Gloucestershire declared their 2nd innings closed at 237 for 1 at stumps on Day Three, with the wicket falling on 151 when Chris Dent was dismissed for 82. Skipper Klinger remained not out on 102.

That left Kent with a victory target of 411 on the last day, or the option of batting out the day to achieve an honourable draw. Amazingly, Kent won the game by 2 wickets, scoring the required 411 for the loss of 8 wickets with 14 balls to spare.

The 2nd wicket of the fourth innings fell at the team score of 48 in 13.3 overs, when Daniel Bell-Drummond wad dismissed. Nash walked to the wicket at this stage.

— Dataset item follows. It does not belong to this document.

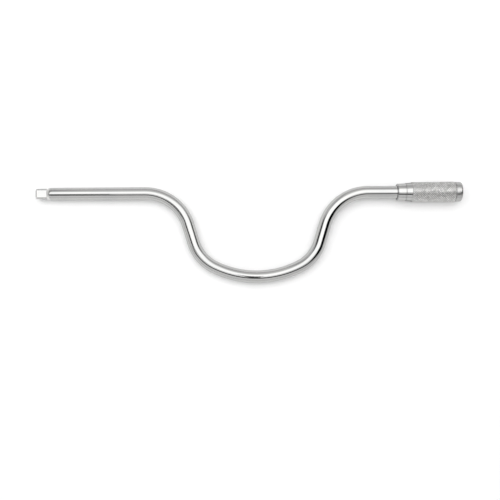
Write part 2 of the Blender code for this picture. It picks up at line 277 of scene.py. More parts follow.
def with_lay(bm):
    """Stores each vertex's own place as lay, for pieces that aren't bent."""
    lay = bm.verts.layers.float_vector.new("lay")
    for vert in bm.verts:
        vert[lay] = vert.co
    return bm


def combined(first, second, operation):
    """The bmesh that a Boolean of two closed bmeshes leaves."""
    objects = []
    for name, bm in (("operand_a", first), ("operand_b", second)):
        bmesh.ops.recalc_face_normals(bm, faces=bm.faces)
        mesh = bpy.data.meshes.new(name)
        bm.to_mesh(mesh)
        bm.free()
        obj = bpy.data.objects.new(name, mesh)
        bpy.context.scene.collection.objects.link(obj)
        objects.append(obj)
    cut = objects[0].modifiers.new("cut", "BOOLEAN")
    cut.operation = operation
    cut.solver = "EXACT"
    cut.object = objects[1]
    graph = bpy.context.evaluated_depsgraph_get()
    made = bmesh.new()
    made.from_mesh(objects[0].evaluated_get(graph).to_mesh())
    for obj in objects:
        mesh = obj.data
        bpy.data.objects.remove(obj)
        bpy.data.meshes.remove(mesh)
    return made


# Bar


def leg_length():
    """Length of each straight leg, which makes up the throw that the bends leave."""
    drop = (
        UPPER_BEND_RADIUS * (1 - math.cos(LEG_ANGLE))
        + LOWER_BEND_RADIUS * (math.cos(BOW_HALF_ANGLE) - math.cos(LEG_ANGLE))
        + BOW_RADIUS * (1 - math.cos(BOW_HALF_ANGLE))
    )
    return (THROW - drop) / math.sin(LEG_ANGLE)


def bow_places():
    """Centre line from the first bend to the end of the last one, as (x, y, heading, run so far)."""
    lower_turn = LEG_ANGLE - BOW_HALF_ANGLE
    places = [(DRIVE_STRAIGHT, 0, 0, DRIVE_STRAIGHT)]
    pieces = (
        (UPPER_BEND_RADIUS, -LEG_ANGLE),
        (leg_length(), 0),
        (LOWER_BEND_RADIUS, lower_turn),
        (BOW_RADIUS, 2 * BOW_HALF_ANGLE),
        (LOWER_BEND_RADIUS, lower_turn),
        (leg_length(), 0),
        (UPPER_BEND_RADIUS, -LEG_ANGLE),
    )
    for size, turn in pieces:
        x, y, heading, gone = places[-1]
        if not turn:
            x += size * math.cos(heading)
            y += size * math.sin(heading)
            places.append((x, y, heading, gone + size))
            continue
        side = math.copysign(1, turn)
        steps = math.ceil(abs(turn) / BEND_STEP)
        for i in range(1, steps + 1):
            now = heading + turn * i / steps
            places.append(
                (
                    x + side * size * (math.sin(now) - math.sin(heading)),
                    y - side * size * (math.cos(now) - math.cos(heading)),
                    now,
                    gone + size * abs(turn) * i / steps,
                )
            )
    return places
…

He faced 230 balls in 312 minutes, hitting 26 fours and a six.

As his long innings wore on, he suffered from sun-stroke, feeling dizzy and having blurred vision, and felt “like a boxer on the ropes, liable to be hit any minute.” It was, after all, the hottest day of the year.

Despite these physical problems, he persevered (his early Australian grooming inspiring him to soldier on for the team) till the 90th over of the innings, with the team total within 21 of the winning target, and his own score at 199.

But after the second ball of the 90th over had been bowled, and despite being only 1 run away from what would have been his third double-century, he felt absolutely exhausted and unable to continue his innings, and, very sadly, had to retire ill on his score of 199.

It was under these unfortunate circumstances that Brendan Nash became the first, and till date, the only player to have retired ill on his individual score of 199.

By then he and captain James Tredwell had added a crucial 58 to lift Kent from 332 for 7 to 390. Though Tredwell fell immediately afterwards, the last pair of Calum Haggett and Charlie Shreck saw them through, adding those 21 runs in 24 balls.

Brief scores:

Gloucestershire 562 for 5 decl. (Chris Dent 153, Alex Gidman 211, Hamish Marshall 106; Calum Haggett 3 for 87) and 237 for 1 decl. (Chris Dent 82, Michael Klinger 102*, Dan Housego 50*) lost to Kent 389 for 5 decl. (Sam Northeast 94, Rob Key 57, Ben Harmison 101*, Darren Stevens 75) and 411 for 8 (Rob Key 42, Brendan Nash 199rh; Craig Miles 4 for 72) by 2 wickets.